When optimism about the markets and the economy’s health started to take off late last year, the P/E of the Standard & Poor’s 500 index, based on projected profits over the following 12 months, jumped from about 10 to more than 13 in less than six months.

The problem is that earnings growth has ground almost to a halt — profits for companies in the S.& P. 500 are expected to grow just 1 percent in the first quarter and 2 percent in the second. That means that the only real hope for additional stock market gains this year is expansion in the P/E ratio, which may be bumping up against a ceiling.

“We already got a year’s worth of returns in just three months,” says Mark D. Luschini, chief investment strategist at Janney Montgomery Scott, referring to the first-quarter gain of 13 percent in the S.& P. 500. “That would suggest we borrowed a bit from the future.” And that, in turn, would imply that price-to-earnings ratios are more likely to fall than rise.

They’ve already started to do just that. Since the market began to pull back early this month, the index’s P/E, based on projected earnings, has fallen to around 12.5, from 13.1.

Lingering fears in the global economy may also weigh down P/E’s, says Jason Hsu, chief investment officer for the investment consulting firm Research Affiliates. Last week, for instance, a sudden jump in Spain’s bond yields renewed concern that the worst of Europe’s debt crisis may not be over.

Yet there may be another reason that P/E ratios won’t grow, Mr. Hsu says. The price that investors are willing to pay for earnings tends to jump most in the very early stages of an economic recovery, when optimism is teeming and growth is robust, he explains — but the current bull market is already three years old.

 Indeed, in the last 70 years, the price-to-earnings ratio of the S.& P. 500, based on reported earnings, has typically surged more than 30 percent in a bull market’s first year — and peaked in that first year, according to an analysis by Sam Stovall, chief equity strategist at S.& P. Capital IQ.

 Doug Ramsey, chief investment officer at the Leuthold Group, prefers to analyze P/E ratios by using actual average profits over the last five years, thus smoothing out extreme highs and lows in the cycle. By that measure, the P/E of the index recently climbed as high as 20.4, slightly higher than the historical median ratio at bull-market peaks dating back to 1876.
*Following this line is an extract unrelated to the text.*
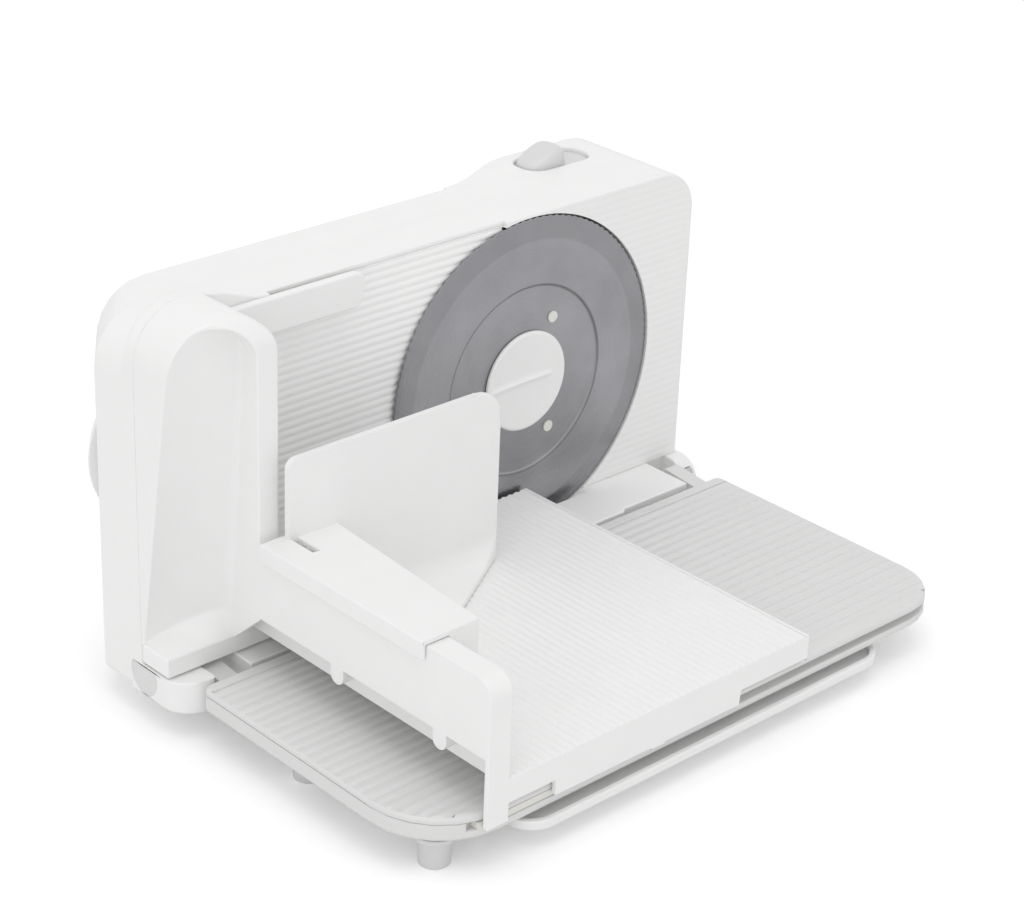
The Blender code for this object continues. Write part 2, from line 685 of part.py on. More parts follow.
def rear_cover():
    start = SHELL_DEPTH + GAP
    rounding = COVER_BACK - COVER_EDGE
    cover = loft("rear_cover", [
        (housing_outline(), start), (housing_outline(0, COVER_INSET), rounding),
        (housing_outline(COVER_EDGE, COVER_INSET), COVER_BACK)], "Y")
    s_curve = []
    for k in range(ARC_STEPS + 1):
        share = k / ARC_STEPS
        s_curve.append((BULGE_START + (BULGE_FULL - BULGE_START) * share,
                        COVER_BACK + (BULGE_BACK - COVER_BACK) * (1 - math.cos(math.pi * share)) / 2))
    right = HOUSING_RIGHT
    corner = (right - BULGE_CORNER, BULGE_BACK - BULGE_CORNER)
    plan = [(BULGE_START, start + OVERRUN)] + s_curve + list(reversed(
        arc(corner, BULGE_CORNER, 0, 90, ARC_STEPS))) + [(right, start + OVERRUN)]
    bulge = prism("bulge_guide", housing_outline(), "Y", start + OVERRUN, BULGE_BACK + OVERRUN)
    keep_inside(bulge, prism("bulge_plan_guide", plan, "Z", HOUSING_BOTTOM - OVERRUN,
                             HOUSING_TOP + OVERRUN))
    join(cover, bulge)
    bores = [cylinder(f"cover_guide_bore_{i}", "Y", (GUIDE_X, z), GUIDE_RADIUS + GAP, 0,
                      PLATE_THICKNESS + GUIDE_LENGTH + GAUGE_TRAVEL + GAP)
             for i, z in enumerate((-GUIDE_Z, GUIDE_Z))]
    spindle_bore = cylinder("cover_spindle_bore", "Y", (0, 0), SPINDLE_RADIUS + GAP, 0,
                            SPINDLE_END + GAP)
    dial_bore = cylinder("cover_dial_bore", "Y", (DIAL_X, DIAL_Z), DIAL_SPINDLE + GAP, 0,
                         COVER_BACK + OVERRUN)
    chute = chute_cutter("cover_chute_cutter", 0, COVER_BACK + OVERRUN)
    switch = prism("switch_pocket_cutter", switch_outline(GAP), "Z", HOUSING_TOP - SWITCH_POCKET,
                   HOUSING_TOP + OVERRUN)
    vents = [block(f"vent_cutter_{k}",
                   (VENT_X + k * VENT_PITCH, BULGE_BACK - VENT_DEPTH, VENT_LOW),
                   (VENT_X + k * VENT_PITCH + VENT_WIDTH, BULGE_BACK + OVERRUN, VENT_LOW + VENT_HEIGHT))
             for k in range(VENT_COUNT)]
    cut(cover, spindle_bore, dial_bore, chute, switch, *bores, *vents)
    return finish(cover, "white_plastic", 30)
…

 That doesn’t necessarily mean, however, that this bull has run its course.  Mr. Ramsey notes that there have been plenty of cases when the market has soared above a P/E of 20. In 1998, for example, the five-year average P/E of the S.& P. 500 stood at 27.7. Historically, he adds, individual investors have a knack for stepping into the market when the ratio is already elevated, as they often wait until stocks are high before buying. If stock mutual funds experience an influx of new money from retail investors — which he says could be likely in light of improvements in the employment outlook — modest market gains could be achieved this year.

 Finally, don’t count out profits just yet, says Jack A. Ablin, chief investment officer at Harris Private Bank. Though earnings for companies in the S.& P. 500 are expected to be largely flat in the first half this year, analysts predict a modest rebound in the second half.

According to S.& P. Capital IQ, which tracks earnings estimates for S.& P. 500 companies, the consensus on Wall Street is that corporate profits will rise 5.9 percent in the third quarter and 16.3 percent in the fourth quarter, compared with the year-earlier periods. For the full year, that means earnings could grow by a modest 6.4 percent. While that’s a far cry from the 16 percent growth rate in 2011, Mr. Ablin says that “it’s too early in the earnings season to quit and sit out the market.”